The publication of Northern Ireland Statistics and Research Agency’s
report on multiple deprivation last Wednesday [May 26] has confirmed the
inequality that remains at the heart of the Six-County state.



The report looked at deprivation in seven domains across the Six
Counties’ 890 Super Output Areas [SOAs] – electoral wards broken down
into areas with an average population of 2,000 people.



The seven domains were income deprivation; employment deprivation;
health deprivation and disability; education, skills and training
deprivation; proximity to services; living environment; and crime and
disorder.



Unsurprisingly, the most poverty-stricken areas in the Six Counties also
came first in terms of multiple deprivation. The ‘Whiterock 2’ area,
representing the Ballymurphy and Springhill estates in west Belfast,
topped the list. This area is also recorded as having the highest
incidence of employment deprivation – i.e. unemployment – at 42 per cent
as well as the highest incidence of income deprivation – the number of
people receiving some form of income support – at 90 per cent.

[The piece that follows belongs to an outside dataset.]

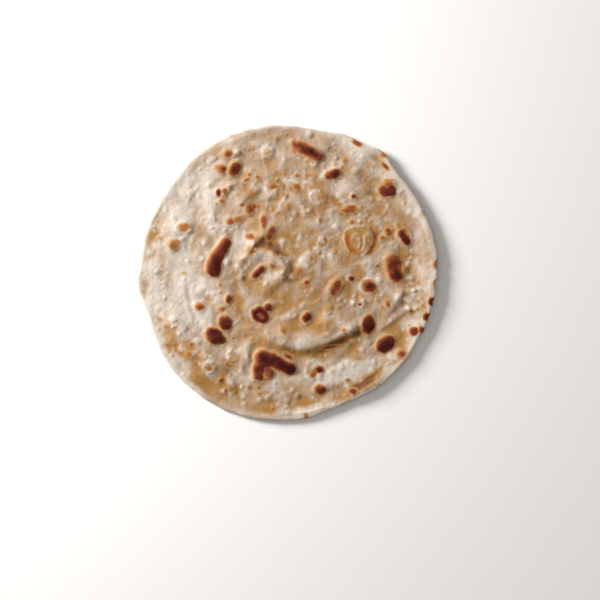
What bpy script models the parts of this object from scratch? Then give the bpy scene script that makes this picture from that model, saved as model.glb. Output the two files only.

Contrast this with the ‘Wallace Park 1’ area in Lisburn, which was
ranked the least deprived area in the Six Counties. This area has only a
two per cent incidence of employment deprivation and a three per cent
incidence of income deprivation.



Of course, the Six Counties being the Six Counties, it also bears
mentioning that ‘Whiterock 2’ is recorded as 98.8 per cent “from a
Catholic community background”, whereas, in ‘Wallace Park 1’, this
figure stands at 16.7 per cent.



A look at the 100 areas most afflicted by multiple deprivation reveals
that 72 of them are nationalist communities. Sixty-five of the top 100
are areas in which people “from a Catholic community background” make up
75 per cent or more of the population.



Of these 100 areas, 28 are in the constituency of West Belfast alone,
including six of the 10 most deprived. 21 are in North Belfast, and 16
are in the Foyle constituency. Not a single SOA from the more affluent
unionist strongholds of North Down, South Antrim or Strangford appears
in the 100 most deprived areas.



Commenting on the publication, Rúnaí Ginearálta éirígí Breandán Mac
Cionnaith said: “This report reveals the extent to which working class
communities in the Six Counties, and working class nationalist
communities in particular, are denied the necessities for living a full
and happy existence.



“There has been no structural or radical change to the make-up of the
Six County state over the last two decades; there is no such thing as
the ‘new Northern Ireland’. What we have is a state that is incapable of
meeting the basic needs of its working class citizens and a state that
will, for as long as it remains in existence, treat the nationalist
working class as second class citizens.”



Mac Cionnaith continued: “This report should encourage people to reflect
on the kind of society in which we live. Unfortunately, the Tory-led
government in Westminster and its Stormont administration are hell-bent
on introducing hundreds of millions of pounds worth of cuts in the
immediate future, with more attacks on vital services on the horizon.



“People must act to stop these cuts and to defend what their communities
have at present, lacking though it is in many ways. The Tory axemen
must be beaten back, or we will be condemning our children to
generations of even worse deprivation. Now is the time to do that.”